◆ **SOURCE EXCERPT**:
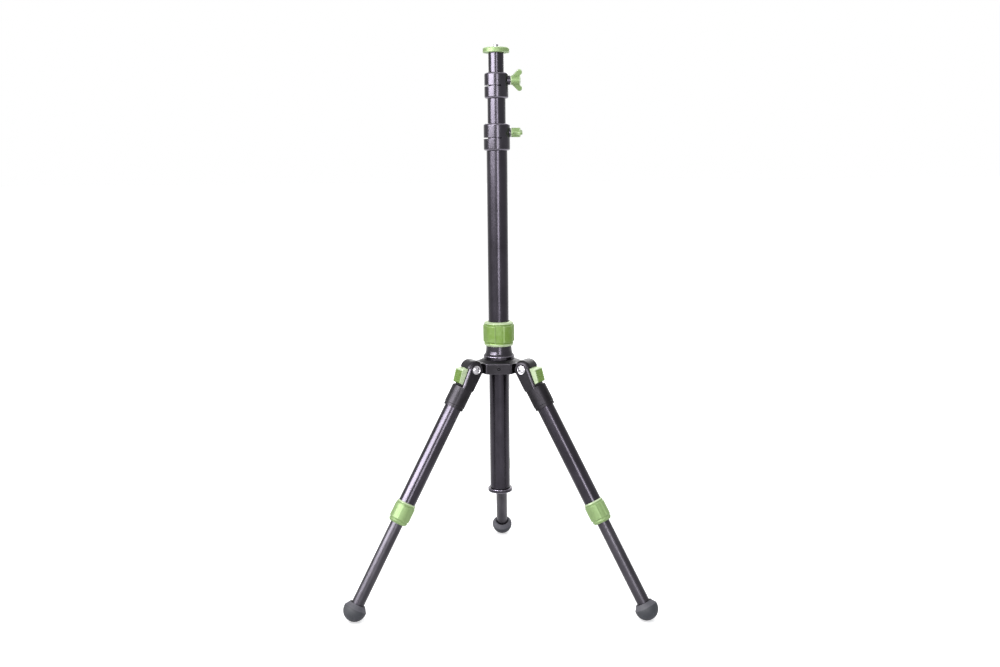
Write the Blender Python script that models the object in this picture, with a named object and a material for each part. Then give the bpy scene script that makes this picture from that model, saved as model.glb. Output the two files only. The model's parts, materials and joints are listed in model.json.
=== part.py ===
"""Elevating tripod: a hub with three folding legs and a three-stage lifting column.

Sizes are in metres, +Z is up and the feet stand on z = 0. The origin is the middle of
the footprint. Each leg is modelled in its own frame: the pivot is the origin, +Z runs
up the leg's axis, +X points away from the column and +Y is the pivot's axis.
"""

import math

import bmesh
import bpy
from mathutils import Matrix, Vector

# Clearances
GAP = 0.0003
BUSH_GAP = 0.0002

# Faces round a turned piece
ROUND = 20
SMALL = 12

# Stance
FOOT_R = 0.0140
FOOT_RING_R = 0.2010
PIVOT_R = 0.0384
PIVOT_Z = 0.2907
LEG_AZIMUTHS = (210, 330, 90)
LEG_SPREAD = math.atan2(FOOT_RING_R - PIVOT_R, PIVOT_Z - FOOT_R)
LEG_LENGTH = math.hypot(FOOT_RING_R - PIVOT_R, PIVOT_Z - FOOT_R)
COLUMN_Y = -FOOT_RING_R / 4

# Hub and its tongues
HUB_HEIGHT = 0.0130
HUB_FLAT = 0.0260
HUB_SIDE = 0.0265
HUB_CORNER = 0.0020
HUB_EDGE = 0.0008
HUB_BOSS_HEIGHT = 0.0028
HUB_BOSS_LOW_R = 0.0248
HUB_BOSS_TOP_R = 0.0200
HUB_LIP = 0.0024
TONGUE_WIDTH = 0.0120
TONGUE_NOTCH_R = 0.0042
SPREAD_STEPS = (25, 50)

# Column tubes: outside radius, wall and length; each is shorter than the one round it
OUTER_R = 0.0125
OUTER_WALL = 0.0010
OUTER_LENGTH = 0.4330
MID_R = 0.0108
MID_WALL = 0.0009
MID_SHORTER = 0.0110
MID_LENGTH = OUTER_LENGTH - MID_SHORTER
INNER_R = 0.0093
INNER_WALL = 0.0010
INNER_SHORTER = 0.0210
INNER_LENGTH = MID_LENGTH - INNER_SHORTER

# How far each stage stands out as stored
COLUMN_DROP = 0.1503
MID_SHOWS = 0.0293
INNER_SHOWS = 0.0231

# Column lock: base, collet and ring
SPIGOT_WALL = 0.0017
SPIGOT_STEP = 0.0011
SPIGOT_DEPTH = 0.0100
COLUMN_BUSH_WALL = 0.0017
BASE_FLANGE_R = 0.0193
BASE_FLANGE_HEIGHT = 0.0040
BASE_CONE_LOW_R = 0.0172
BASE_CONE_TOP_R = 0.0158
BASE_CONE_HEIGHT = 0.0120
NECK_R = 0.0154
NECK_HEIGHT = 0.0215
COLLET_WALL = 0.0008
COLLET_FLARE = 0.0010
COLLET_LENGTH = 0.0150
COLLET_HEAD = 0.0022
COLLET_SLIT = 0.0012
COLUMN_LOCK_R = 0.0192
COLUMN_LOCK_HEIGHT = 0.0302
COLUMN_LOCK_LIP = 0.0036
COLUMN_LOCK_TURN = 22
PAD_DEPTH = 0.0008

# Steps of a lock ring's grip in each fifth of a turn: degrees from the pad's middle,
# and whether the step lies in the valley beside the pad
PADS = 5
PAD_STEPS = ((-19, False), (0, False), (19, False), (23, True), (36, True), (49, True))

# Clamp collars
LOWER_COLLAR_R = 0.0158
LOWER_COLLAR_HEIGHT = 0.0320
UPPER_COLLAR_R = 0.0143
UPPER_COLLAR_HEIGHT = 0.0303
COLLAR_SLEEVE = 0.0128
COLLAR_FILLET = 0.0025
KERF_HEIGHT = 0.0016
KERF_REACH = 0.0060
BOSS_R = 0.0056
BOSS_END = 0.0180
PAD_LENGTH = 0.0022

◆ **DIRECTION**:
Please print exactly what appears from the first line of the data through the line with "three-stage lifting column.", including both of those lines and nothing past them.

◆ **ANSWER TO THE PROBLEM**:
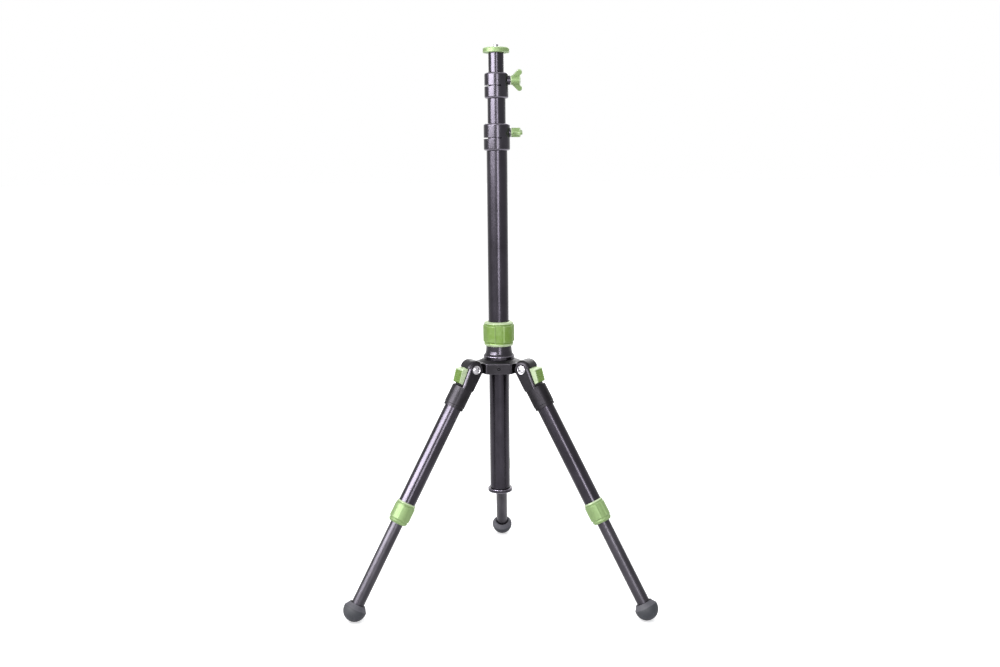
Write the Blender Python script that models the object in this picture, with a named object and a material for each part. Then give the bpy scene script that makes this picture from that model, saved as model.glb. Output the two files only. The model's parts, materials and joints are listed in model.json.
=== part.py ===
"""Elevating tripod: a hub with three folding legs and a three-stage lifting column.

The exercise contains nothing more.